How To Judge Laptop Chassis Quality Before Buying

You do not need lab tools to get a decent read on build quality. A few checks can tell you a lot.

  1. Open the lid with one hand. If the base lifts too easily or the screen wobbles a lot, the hinge setup may be weak.
  2. Press gently on the keyboard deck. Too much sink in the middle can mean a softer frame.
  3. Pick it up from one corner. Excess twist or creaking is not a great sign.
  4. Check the seams. Uneven gaps, sharp edges, or loose panels can hint at lower build care.
  5. Tap around the bottom panel. A firm, well-fitted cover sounds tighter and feels steadier.
  6. Read teardown photos. They show vent layout, screw count, reinforcement ribs, and hinge design.

If you’re buying online, focus on phrases such as aluminum chassis, magnesium frame, carbon-fiber lid, reinforced hinges, MIL-STD testing, or serviceable bottom cover. Those terms do not guarantee a great laptop, yet they give you clues about what the maker cared about when building the shell.

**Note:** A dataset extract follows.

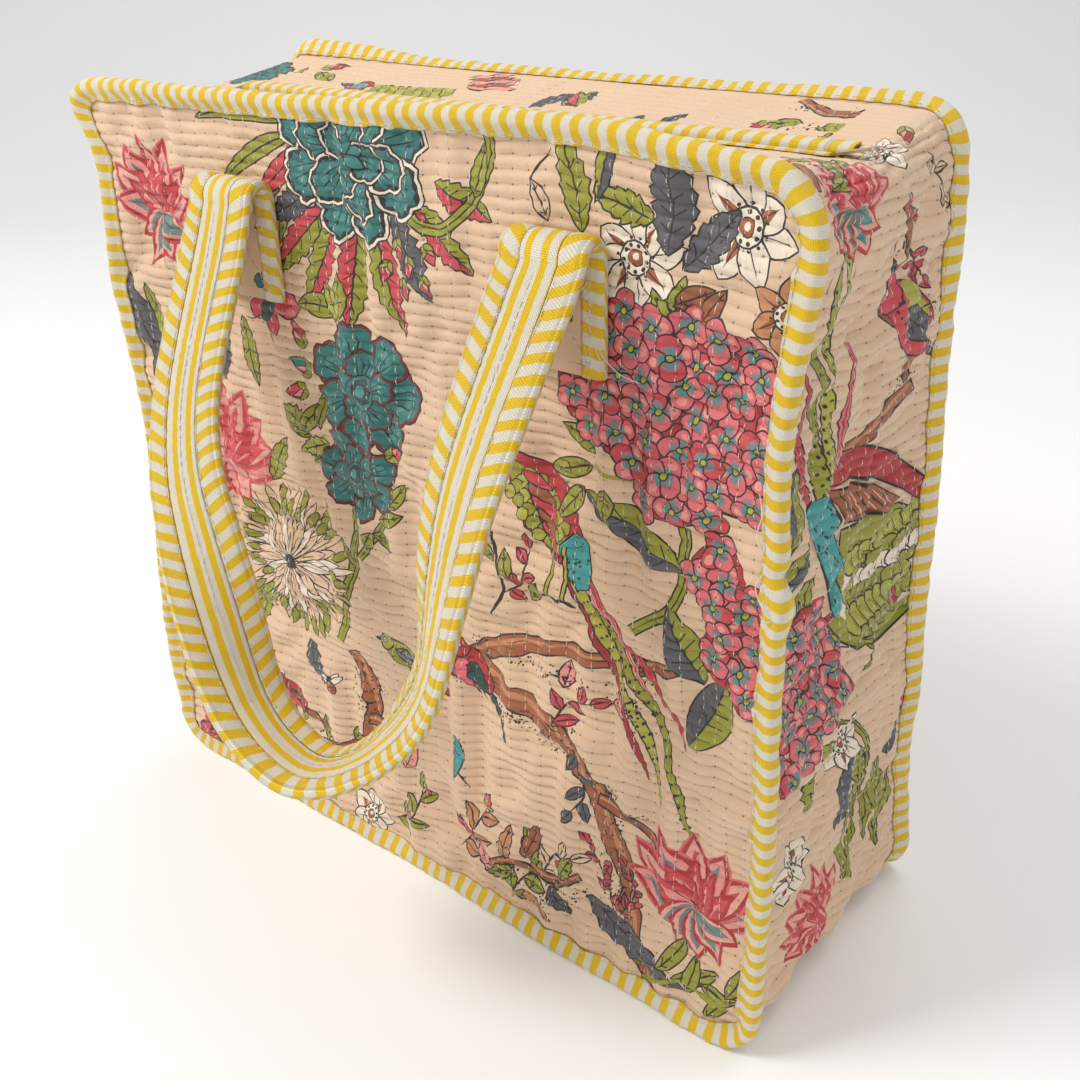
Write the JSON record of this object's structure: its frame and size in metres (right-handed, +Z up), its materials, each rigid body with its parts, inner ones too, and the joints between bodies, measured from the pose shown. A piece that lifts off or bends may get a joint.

When Chassis Issues Show Up In Real Use

Most chassis trouble starts slowly. You may notice a tiny crack near a hinge screw, a lid that no longer opens smoothly, a palm rest that creaks, or a bottom panel clip that no longer sits flush. These are not cosmetic annoyances alone. Once the shell loses rigidity, the strain on nearby parts can grow.

That is why buyers who travel often, commute daily, or toss a laptop into a backpack should pay close attention to the body, not just the processor and display. A strong chassis helps the machine stay usable for longer, even if the laptop is not the flashiest model on the shelf.

So, the next time you read a spec sheet and spot the word chassis, think beyond the shell. You’re seeing the part that ties the whole laptop together, shapes the daily feel of the machine, and often tells you how well it will age.